The perverse advantage of just hearing a lyric and not seeing it is that you can often mis-hear it. I believed for years and years that Jimi Hendrix was an early campaigner for gay rights as he had sung in Purple Haze the line: "Scuse me while I kiss this guy." It was a shock to learn eventually that the words were "Scuse me while I kiss the sky." The American actor Peter Fonda was turned on to drugs in the Sixties after hearing a Beatles' track with the line "I get high". He was a good two years into recreational drug-taking before John Lennon informed him that he had actually sung "I can't hide."
Possibly, somewhere, there is a cloth-eared Arctic Monkeys fan singing "Albert, you look good on the dance floor." But probably not. Diction must have improved as there seems less scope these days for mis-hearing lyrics.
The joys of mis-hearing aside, I'm not sure that the National Year of Reading campaign is right in calling for all song lyrics to be available at the point of purchase. The trouble is that song lyrics can be a real disappointment. For every Alex Turner there are 50 Noel Gallaghers. Popular rock music, good rock music, even great rock music can often be accompanied by bog-standard lyrics. And seeing them on the printed page or on the computer screen can be a let-down. Even good and imaginative lyrics can lose their lustre when divorced from the music. And the repetition of chorus lines, necessary in many a great piece of music, can look daft in print.

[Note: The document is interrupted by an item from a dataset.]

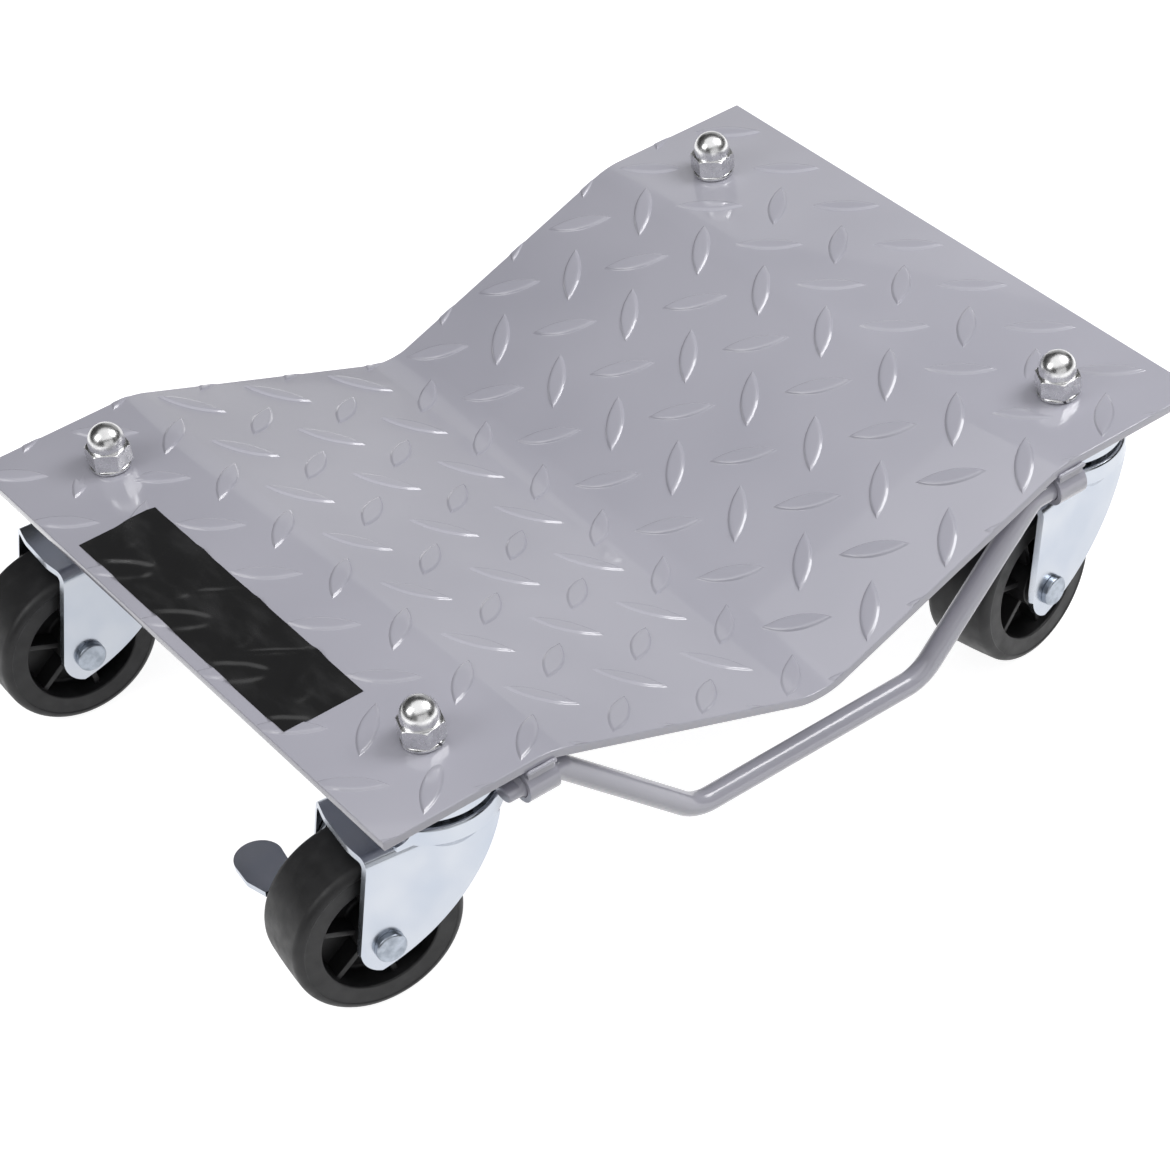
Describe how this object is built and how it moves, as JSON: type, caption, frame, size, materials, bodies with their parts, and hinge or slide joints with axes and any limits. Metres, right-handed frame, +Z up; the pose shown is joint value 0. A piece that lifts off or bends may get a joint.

The National Year of Reading should find other printed matter for their campaign. Old-fashioned as they are, there's always books. As for song lyrics, they don't need to be written down. Let's stick to the tried and tested habit of rock fans. We learn the lyrics of our heroes by playing the songs over and over again until they are imprinted on the brain, then casually show off to friends by dropping lines into the conversation. Never fails. OK, it doesn't do much for reading skills, but it does wonders for the street cred.
Martha's left leg...
Pete Townshend rotated his arm, windmill style, while playing the guitar. Chuck Berry had the duck walk. Leonard Cohen on his recent tour raised his hat after each song. But there hasn't really been a female musician with a trademark gesture that could enter rock mythology – until now. Watching the excellent Martha Wainwright performing at the Womad festival last weekend, I was fascinated by the way she continually lifted her left leg while singing and playing guitar.
This was no mere kick of the heels. Martha raised her entire leg from the knee, way up past her hip, narrowly and excitingly missing her guitar by millimetres on each occasion. I haven't seen any singer of either sex do this before. I'm not quite sure what the raising of the left leg signified, or whether it was deliberate or involuntary. But with Martha decked out in short skirt and high heels, it certainly proved a most diverting gesture in an already diverting set. She should patent it forthwith.
* The former Arts Council chief executive Peter Hewitt was given a "pay-off" of £128,000 when he left the Arts Council earlier this year. The figure has come to light in council accounts. Mr Hewitt was not made redundant. He did not resign. He had simply come to the end of his contract. The payment makes no sense, and is, frankly, outrageous. To add insult to taxpayers' injury, the payment was made at a time when the council under Mr Hewitt was cutting the grants of arts organisations.
The "pay-off" has been condemned by the Conservative arts spokesman, but we have heard nothing from the Culture Secretary Andy Burnham. Mr Burnham previously worked closely with the current Arts Council chief executive Alan Davey, when they were both in different jobs at the Department for Culture, Media and Sport. I hope their friendship will not deter Mr Burnham from speaking out on a matter which has angered the arts world.